Mark Zuckerberg told Meta employees on July 2 that the company’s AI agents have not advanced as quickly as he expected, offering a blunt internal snapshot of a business trying to sell speed while still testing its own limits. The admission landed after Meta’s sweeping May restructuring, which cut about 10% of the global workforce, moved roughly 7,000 employees into AI-focused roles and closed about 6,000 open jobs.

The changes were meant to push workers into new AI initiatives and strip out layers of management, but Zuckerberg told employees the overhaul had not been as clean as it could have been. He also said the company had miscalculated the timing of the move. In January and February, he said, executives were already worried the company might not move fast enough, and they had watched rivals and tools such as Anthropic’s Claude Code closely as they weighed how urgently to act.

That urgency has been matched by spending. Meta has projected capital expenditures of as much as $145 billion this year for AI infrastructure, part of more than $700 billion in industrywide AI outlays across Big Tech. Zuckerberg said he expects more meaningful benefits from those investments within three to six months, a timeline that keeps the company’s investors and employees waiting for proof that the strategy can translate into products and business gains.

AI-generated illustration
AI-generated illustration

Meta’s reorganization has also become a workplace issue, not just a technical one. The company’s AI-focused teams include Applied AI Engineering, Agent Transformation Accelerator XFN and Central Analytics, groups built to develop AI agents that can autonomously carry out tasks now done by employees. But the shake-up has already triggered pushback inside the company, along with concerns about morale as the workforce absorbs layoffs, role changes and a faster push into automation.

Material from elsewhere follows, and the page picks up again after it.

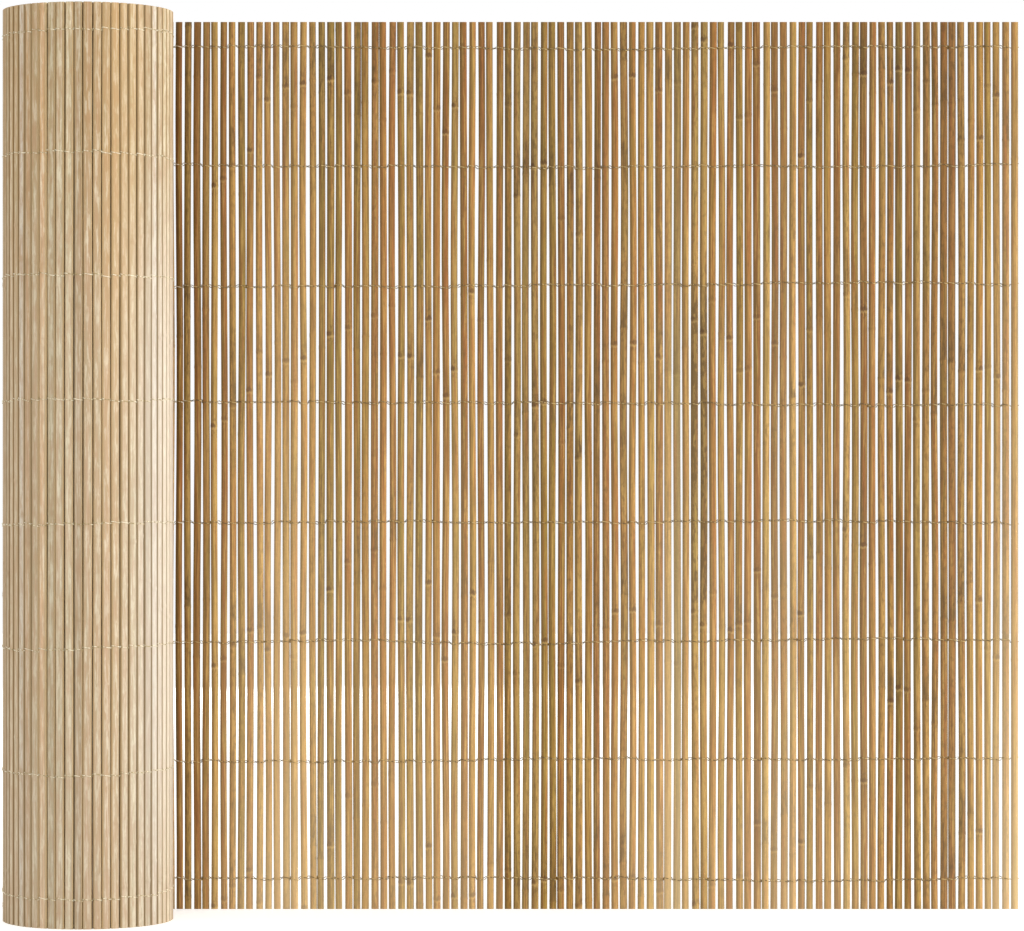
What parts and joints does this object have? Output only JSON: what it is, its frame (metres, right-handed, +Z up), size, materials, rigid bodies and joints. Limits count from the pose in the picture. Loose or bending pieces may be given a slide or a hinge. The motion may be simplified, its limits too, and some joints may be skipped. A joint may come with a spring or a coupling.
{
  "type": "bamboo fence panel",
  "caption": "Split-bamboo screen of upright slats bound by rows of twisted wire, standing on end with one end still rolled up.",
  "frame": {"origin": "bottom centre of the whole part's bounding box", "axes": "+Z up along the slats, +X from the roll to the free end of the panel, +Y towards the flat split side of the flat run"},
  "size_m": [1.1334, 0.1926, 1],
  "materials": {
    "bark_side": "weathered bamboo bark, brown to olive, satin",
    "split_side": "pale split bamboo, fibrous and matt",
    "binding_wire": "dull galvanised wire"
  },
  "bodies": {
    "root": {"panel_slats_01": "bark_side", "panel_slats_02": "bark_side", "panel_slats_03": "bark_side", "panel_slats_04": "bark_side", "panel_slats_05": "bark_side", "panel_slats_06": "bark_side", "panel_slats_07": "bark_side", "panel_slats_08": "bark_side", "panel_slats_09": "bark_side", "panel_slats_10": "bark_side", "panel_slats_11": "bark_side", "panel_slats_12": "bark_side", "panel_slats_13": "bark_side", "panel_slats_14": "bark_side", "panel_slats_15": "bark_side", "panel_slats_16": "bark_side", "panel_slats_17": "bark_side", "panel_slats_18": "bark_side", "panel_slats_19": "bark_side", "panel_slats_20": "bark_side", "panel_slats_21": "bark_side", "panel_slats_22": "bark_side", "panel_slats_23": "bark_side", "panel_slats_24": "bark_side", "panel_slats_25": "bark_side", "panel_slats_26": "bark_side", "rolled_turns": "split_side", "binding_wire_1": "binding_wire", "binding_wire_2": "binding_wire", "binding_wire_3": "binding_wire", "binding_wire_4": "binding_wire", "binding_wire_5": "binding_wire", "binding_wire_6": "binding_wire", "binding_wire_7": "binding_wire", "binding_wire_8": "binding_wire"}
  },
  "joints": []
}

The internal pressure has been compounded by a separate privacy problem. Meta paused its Model Capability Initiative after an internal data leak exposed employee conversations, performance information and meeting transcriptions, and the company classified the incident as a SEV 2. That episode added another layer of distrust around a program already tied to AI training and workplace surveillance.

Mark Zuckerberg — Wikimedia Commons
Anthony Quintano from Westminster, United States via Wikimedia Commons (CC BY 2.0)

Zuckerberg had framed the layoffs in May by saying “success isn’t a given.” Two months later, Meta is still betting that AI agents will eventually justify the reorganization, but the company’s own chief executive has now acknowledged that the payoff is arriving more slowly than expected.